The bail agents I talk to understand that despite the decline there’s still likely some place for them in what I call “private pretrial,” which involves persons doing the sort of risk assessment and mitigation that courts and the general public are demanding today. Jurisdictions across America want risk assessment, they want people who can make recommendations to the court, and they want people who can perform at least minimal pretrial supervision designed to mitigate known risk for public safety in addition to court appearance. Moreover, they want all of this for all defendants, and not simply for the ones who can afford it. It’s the kind of stuff that pretrial services agencies and programs do every day, but it’s only happening in about 10% of American counties. Private pretrial, if it’s structured like our current public pretrial programs, is a viable option for jurisdictions that don’t currently have pretrial agencies. Indeed, we have at least one operating here in Colorado, and as far as I know, it’s working pretty well. The bail agents who recognize the potential for private pretrial and who are the first to market will probably make a killing.  

The problem is that there’s no place in private pretrial for insurance company backing because a private pretrial system wouldn’t be based on those big, arbitrary money amounts everyone is used to. Thus, unlike bail agents, there’s simply nothing to which the insurance companies can adapt. Accordingly, the only option those companies have is to fight a war to keep the current system in place.

But to wage that war, the insurance companies need bail agents. They need bail agents to faithfully repeat what the insurance companies say about the benefits of an industry that everyone else in America is questioning. They need bail agents to pass out “studies” that the insurance companies know are flawed. They need bail agents to make ridiculous statements like, “the purpose of bail is only to provide court appearance,” or “pretrial release is a failed system.” And I’m sure they’ll need bail agents even more in the future because they’ll come up with more studies, craft more statements, and hire more lobbyists to keep fighting for a system that gives the insurance companies money for essentially doing nothing.

Insurance companies need bail agents to do everything possible to keep their minds off of the fact that the surety bail system currently hinders release, has nothing to do with public safety, and can hang on only through back-room political deals fashioned by those oily lobbyists. In short, they need bail agents to fight for insurance company profits, and never to dream of a system that doesn’t include insurance company participation, even if that system might save the agents their own jobs.
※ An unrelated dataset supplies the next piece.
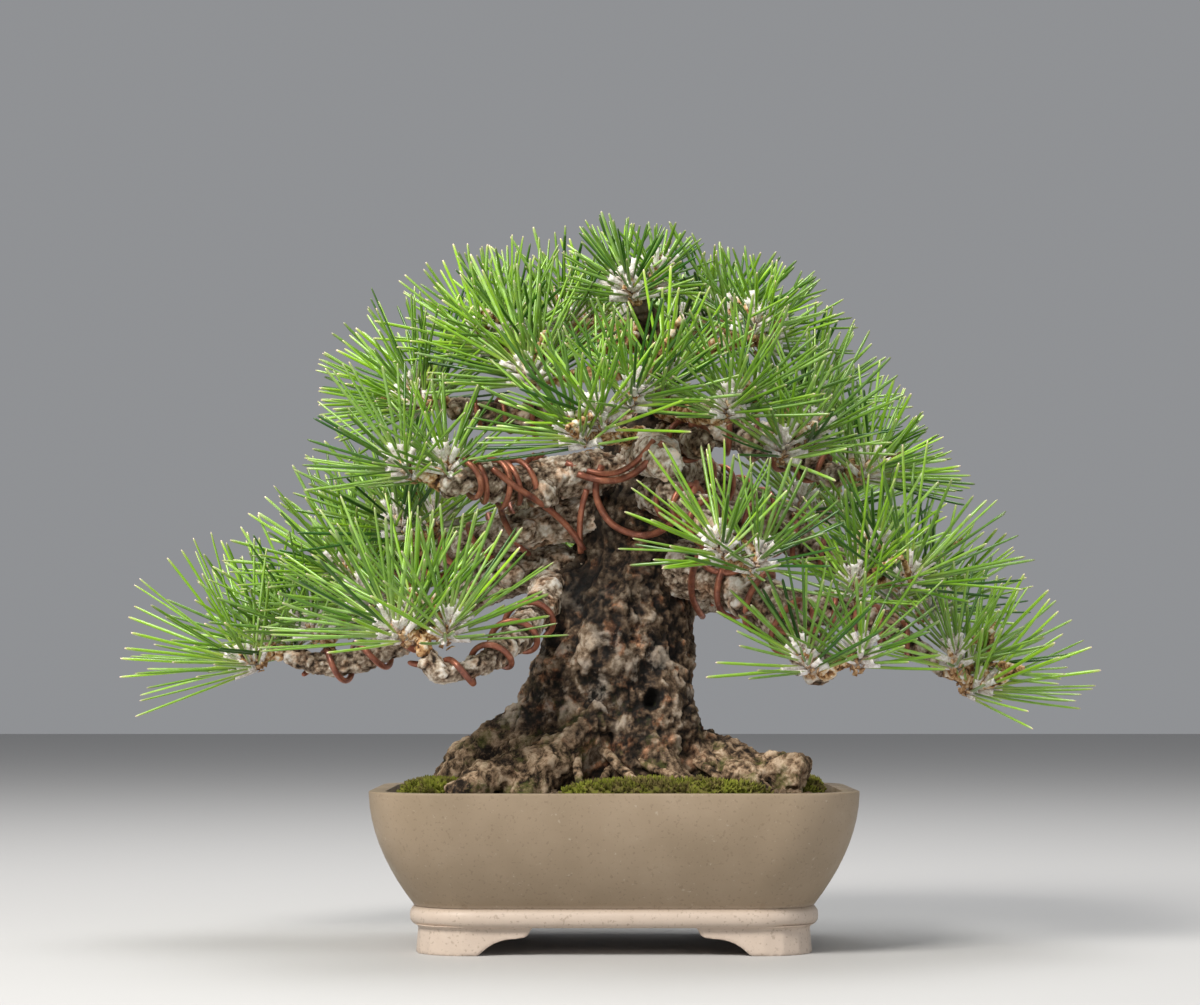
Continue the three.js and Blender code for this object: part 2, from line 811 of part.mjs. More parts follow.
// The smallest space between two thick lines.
function spaceBetween(p, q) {
  const d1 = p.b.clone().sub(p.a);
  const d2 = q.b.clone().sub(q.a);
  const r = p.a.clone().sub(q.a);
  const a = d1.dot(d1);
  const e = d2.dot(d2);
  const b = d1.dot(d2);
  const c = d1.dot(r);
  const f = d2.dot(r);
  const clamp = THREE.MathUtils.clamp;
  const spread = a * e - b * b;
  let s = spread > 1e-9 ? clamp((b * f - c * e) / spread, 0, 1) : 0;
  const t = clamp((b * s + f) / e, 0, 1);
  s = clamp((b * t - c) / a, 0, 1);
  const onP = p.a.clone().addScaledVector(d1, s);
  const onQ = q.a.clone().addScaledVector(d2, t);
  const radiusP = p.ra + (p.rb - p.ra) * s;
  const radiusQ = q.ra + (q.rb - q.ra) * t;
  return onP.distanceTo(onQ) - radiusP - radiusQ;
}

function isClear(candidate, obstacles) {
  const middle = candidate.a.clone().add(candidate.b).multiplyScalar(0.5);
  const half = candidate.a.distanceTo(candidate.b) / 2;
  return obstacles.every((other) => {
    if (other.owner === candidate.owner) return true;
    const reach = half + other.a.distanceTo(other.b) + other.ra + other.rb + 3;
    if (middle.distanceTo(other.a) > reach) return true;
    return spaceBetween(candidate, other) > gap;
  });
}

// A bud is a small many-faced ball, rolled at random about the aim. Needles grow out of its faces.
function budFaces(tuft, random) {
  const ball = new THREE.IcosahedronGeometry(budRadius, 0);
  const turn = new THREE.Quaternion().setFromUnitVectors(new THREE.Vector3(0, 1, 0), aimOf(tuft));
  ball.rotateX(0.6 * random()).rotateY(2 * Math.PI * random()).applyQuaternion(turn);
  const corners = ball.getAttribute("position");
  const faces = [];
  for (let i = 0; i < corners.count; i += 3) {
    const at = [0, 1, 2].map((k) => new THREE.Vector3().fromBufferAttribute(corners, i + k));
    const normal = at[0].clone().add(at[1]).add(at[2]).normalize();
    faces.push({ corners: at.map((corner) => corner.add(toPoint(tuft))), normal, tip: null });
  }
  return faces;
}

// How high the clipped crown reaches over a place, above the rim.
function crownTop(x, y) {
  const across = x / treeScale;
  const after = crownOutline.findIndex(([outlineX]) => outlineX > across);
  if (after < 1) return 0;
  const [x0, top0] = crownOutline[after - 1];
  const [x1, top1] = crownOutline[after];
  const top = top0 + ((top1 - top0) * (across - x0)) / (x1 - x0);
  const deep = Math.min(Math.abs(y / treeScale / crownDepth), 1);
  return treeScale * (crownFoot + (top - crownFoot) * Math.sqrt(1 - deep * deep));
}

// What is left of a needle once the crown is clipped, never less than half of it.
function clippedLength(root, direction, length) {
  for (let share = 1; share > 0.5; share -= 0.04) {
    const tip = root.clone().addScaledVector(direction, length * share);
    if (tip.z < crownTop(tip.x, tip.y)) return length * share;
  }
  return length / 2;
}

const lengthTries = [1, 0.8, 0.62];

// The longest needle from a bud's face that clears every other piece, if there is one.
function needleFrom(face, tuft, random, owner, obstacles) {
  const lean = face.normal.angleTo(aimOf(tuft));
  if (lean > needleFan) return null;
  const root = toPoint(tuft).addScaledVector(face.normal, 0.5 * budRadius);
  const full = needleLength * tuft[6] * (0.86 + 0.14 * random()) * (1 - 0.1 * lean);
  const bend = new THREE.Vector3(random() - 0.5, random() - 0.5, random() - 0.5);
  const direction = face.normal.clone().addScaledVector(bend, 0.12).normalize();
  const clipped = clippedLength(root, direction, full);
  for (const share of lengthTries) {
    const tip = root.clone().addScaledVector(direction, clipped * share);
    const needle = { a: root, b: tip, ra: 0.62 * budRadius, rb: 0, owner };
    if (isClear(needle, obstacles)) return needle;
  }
  return null;
}

// Needles are set out face by face, one tuft after another, so that every shoot gets its share.
function setOutNeedles(plans, obstacles) {
  const random = randomFrom(7);
  const sets = Object.entries(plans).flatMap(([name, plan]) =>
    plan.tufts.map((tuft) => ({ name, tuft, faces: budFaces(tuft, random) })),
  );
  for (let k = 0; k < sets[0].faces.length; k++) {
    for (const { name, tuft, faces } of sets) {
      const needle = needleFrom(faces[k], tuft, random, name, obstacles);
      if (!needle) continue;
      obstacles.push(needle);
      faces[k].tip = needle.b;
    }
  }
  return sets;
}

// A bud with its needles: each face that bears a needle is drawn out to the needle's tip.
function tuftSolid({ faces }) {
  const points = [];
  for (const { corners, tip } of faces) {
    const [a, b, c] = corners;
    if (tip) points.push(a, b, tip, b, c, tip, c, a, tip);
    else points.push(a, b, c);
  }
  return solidOf(new THREE.BufferGeometry().setFromPoints(points));
}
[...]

I’ve always liked bail agents because they believe in the right to bail even more than a lot of judges. But if you’re a bail agent and you want to stay involved in bail, you need to be thinking about your place in the future American system of pretrial release and detention. The insurance companies won’t help you do that because they simply aren’t a part of that future. They have money, though (you know they have money because a lot of that money comes from you), and so you’ll continue to see one lobbyist being replaced by another so long as they can afford it. But just remember, because they have money, they’ll fight to the end – even if, in the end, you go down with them.  

Tuesday, June 9, 2015

36 Words




I’m not quite sure how this didn’t make the front page of the New York Times, because it’s the beginning of the end of money bail in America. The other day, in a federal court case in Missouri, a judge issued a declaratory judgment containing the following 36 words:

“No person may, consistent with the Equal Protection Clause of the Fourteenth Amendment to the United States Constitution, be held in custody after an arrest because the person is too poor to post a monetary bond.”
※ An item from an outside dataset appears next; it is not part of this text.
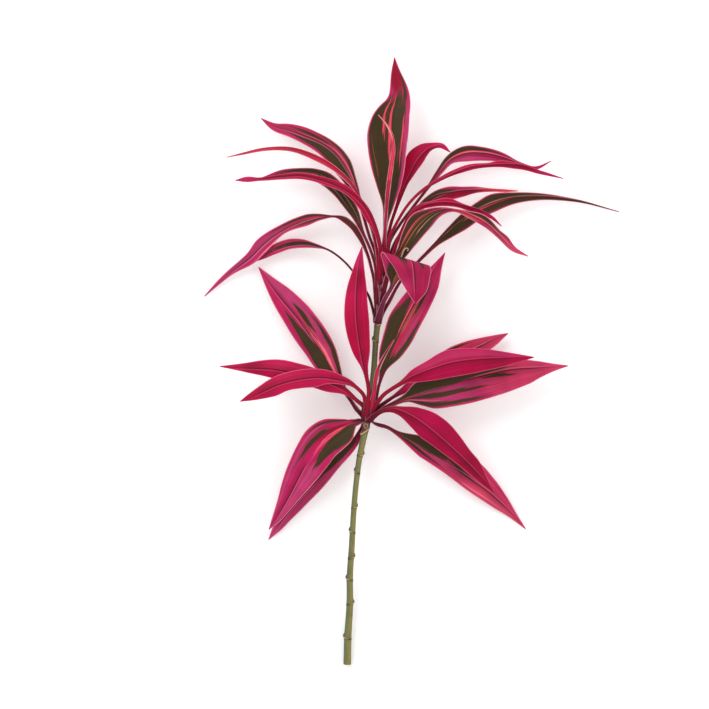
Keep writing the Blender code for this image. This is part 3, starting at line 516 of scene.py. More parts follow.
def clasp_rows(leaf, first, leaving):
    """Rows from the bottom of the sheath to the first row of the free stalk."""
    share, start, side, normal, _ = first
    place, angle = seat_of(leaf)
    way = 1.0 if start.y > place else -1.0
    length = sheath_length(place, way)
    bottom = place - way * length
    reach = SKIN_TO_SHEATH + LAYER_THICKNESS * layers_under(place)
    low_centre, low_right, low_up, low_forward = cane_frame(bottom)
    turn = math.radians(angle)
    outward = low_right * math.cos(turn) + low_up * math.sin(turn)
    low = low_centre + outward * (between(CANE_RADII, bottom) + reach)
    span = (start - low).length
    leave = low_forward * way * span * 1.1
    arrive = leaving * span * 0.9
    rows = []
    for number in range(CLASP_ROWS):
        t = number / CLASP_ROWS
        point = curved(low, start, leave, arrive, t)
        centre, right, up, forward = cane_frame(bottom + way * length * SHEATH_OVERRUN * t)
        tangent = up * math.cos(turn) - right * math.sin(turn)
        sign = 1.0 if tangent.dot(side) >= 0 else -1.0
        spread = sign * math.radians(CLASP_SPREAD) * (1.0 - SPREAD_NARROWS * t)
        radius = between(CANE_RADII, centre.y) + reach + SHEATH_LOOSENS * t
        free = min(1.0, max(0.0, (t - FREE_FROM) / FREE_RUN))
        free = free * free * (3.0 - 2.0 * free)
        rows.append((share * t, point, side, normal, (free, centre, right, up, turn, spread, radius)))
    return rows


print("most layers under a sheath:", max(layers_under(seat_of(leaf)[0]) for leaf in LEAVES.values()))

# %% [markdown]
# ## All the rows of a leaf
# The fine rows of the midrib start at its first listed point, and the sheath's rows go before them.
# Each row keeps its share of the length, so the outline and the pattern are read in the same way all along.

# %% Rows of a leaf


def leaf_rows(leaf):
    """Fine rows of a leaf: share of the length, place, direction across, normal and clasp round the cane."""
    foot, *rest = leaf_line(leaf)
    coarse = [foot] + smooth_route(rest, LEAF_STEPS - 1)
    sides = across_directions(coarse, leaf)
    count = (LEAF_STEPS - 1) * ROWS_A_STEP
    fine = smooth_route(rest, count)
    forwards = directions(fine)
    start = Vector(leaf["route"][0])
    join = min(range(count // 2), key=lambda index: (fine[index] - start).length)
    rows = []
    for index in range(join, count + 1):
        step, part = divmod(index, ROWS_A_STEP)
        side = sides[step + 1].lerp(sides[min(step + 2, LEAF_STEPS)], part / ROWS_A_STEP)
        if "rows_along" not in leaf:
            side = side - forwards[index] * side.dot(forwards[index])
        side.normalize()
        rows.append((index / count, fine[index], side, side.cross(forwards[index]).normalized(), None))
    return clasp_rows(leaf, rows[0], forwards[join]) + rows


print("rows in a leaf:", len(leaf_rows(LEAVES["leaf_lower_01"])))

# %% [markdown]
# ## Nodes with less typing
# A leaf of this plant is painted in streaks that follow its veins, which takes dozens of small sums.
# Small helpers keep that readable: a sum, a mix of two colours, a noise, and two sums that come back often.
# Colours are typed from 0 to 255 and turned into the light values of the renderer.

# %% Colours and sockets


def light(red, green, blue):
    """A colour typed from 0 to 255, as linear light."""
    parts = []
    for value in (red, green, blue):
        value = value / 255
        parts.append(value / 12.92 if value <= 0.04045 else ((value + 0.055) / 1.055) ** 2.4)
    return (*parts, 1.0)


def plug(tree, socket, value):
    """Put a number, a colour or another socket into a socket."""
    if isinstance(value, bpy.types.NodeSocket):
        tree.links.new(value, socket)
    else:
        socket.default_value = value


print("dark olive in light values:", [round(value, 3) for value in light(70, 60, 38)])

# %% Sums and mixes
# Socket numbers of a Mix node that mixes colours
MIX_FACTOR, MIX_UNDER, MIX_OVER, MIX_RESULT = 0, 6, 7, 2


def sum_of(tree, operation, *values, clamp=False):
    """One Math node and its result."""
    maths = tree.nodes.new("ShaderNodeMath")
    maths.operation = operation
    maths.use_clamp = clamp
    for socket, value in zip(maths.inputs, values):
        plug(tree, socket, value)
    return maths.outputs[0]


def above(tree, value, start, gain):
    """How far a value is past a start, made steeper and kept between 0 and 1."""
    return sum_of(tree, "MULTIPLY", sum_of(tree, "SUBTRACT", value, start), gain, clamp=True)


def swayed(tree, value, amount, base, clamp=False):
    """A base value that a noise around one half moves up and down."""
    return sum_of(tree, "MULTIPLY_ADD", sum_of(tree, "SUBTRACT", value, 0.5), amount, base, clamp=clamp)


def blend_of(tree, mask, under, over):
    """One Mix node that lays a colour over another."""
    mix = tree.nodes.new("ShaderNodeMix")
    mix.data_type = "RGBA"
    plug(tree, mix.inputs[MIX_FACTOR], mask)
    plug(tree, mix.inputs[MIX_UNDER], under)
    plug(tree, mix.inputs[MIX_OVER], over)
    return mix.outputs[MIX_RESULT]


def faint_blend(tree, mask, strength, under, over):
    """The same with only a share of the mask."""
    return blend_of(tree, sum_of(tree, "MULTIPLY", mask, strength), under, over)


print("a picked middle grey as light:", round(light(128, 128, 128)[0], 3))

# %% Noise and places


def noise_line(tree, place, scale, detail=2.0):
    """Noise along a line, for things that change along or across a leaf."""
    texture = tree.nodes.new("ShaderNodeTexNoise")
    texture.noise_dimensions = "1D"
    plug(tree, texture.inputs["W"], place)
    texture.inputs["Scale"].default_value = scale
    texture.inputs["Detail"].default_value = detail
    return texture.outputs["Fac"]


def noise_in(tree, place, scale, detail=2.0):
    """Noise in space, for patches and fibres."""
    texture = tree.nodes.new("ShaderNodeTexNoise")
    plug(tree, texture.inputs["Vector"], place)
    texture.inputs["Scale"].default_value = scale
    texture.inputs["Detail"].default_value = detail
    return texture.outputs["Fac"]


def own_place(tree):
    """Where a point is in the piece's own coordinates."""
    return tree.nodes.new("ShaderNodeTexCoord").outputs["Object"]


def attribute(tree, name):
    """A number that the mesh carries at every vertex."""
    node = tree.nodes.new("ShaderNodeAttribute")
    node.attribute_name = name
    return node.outputs["Fac"]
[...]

These 36 words turn every single thing we’ve been doing in bail in America on its head. For over 100 years, we’ve been using money bail to detain people, both unintentionally and intentionally, and I predict now that it’s all going to end – beginning with these 36 words.

If you don’t believe me, send the words to anyone you know involved in state court bail-setting in America, and ask those people what they’d do if they had to abide by them. After an initial “holy crap” moment, they might say something like, “Well, how in the world are we going to keep those really dangerous people in jail?” The answer is that they’ll have to start employing empirical risk assessment to identify those “really dangerous” people, and then they’ll have to change their constitutional bail provisions and statutes to allow them to detain defendants based on risk. It’ll be an in-or-out system, with none of the arbitrariness and randomness of our current money-based system. It’s a wholly different release and detention scheme, and it has few of the hallmarks of bail that they’re probably used to.

So if you’re in a state that’s grown accustomed to secured money bail, accustomed to bail bondsmen, accustomed to insurance company lobbyists, accustomed to poor people in jail and only rich people out of jail pretrial – essentially, accustomed to the failed way that we’ve done bail and no bail for over 100 years in America, get ready to change. I’ve said it before. If you don’t change on your own, someone’s going to force you. And that force might just come from only 36 words.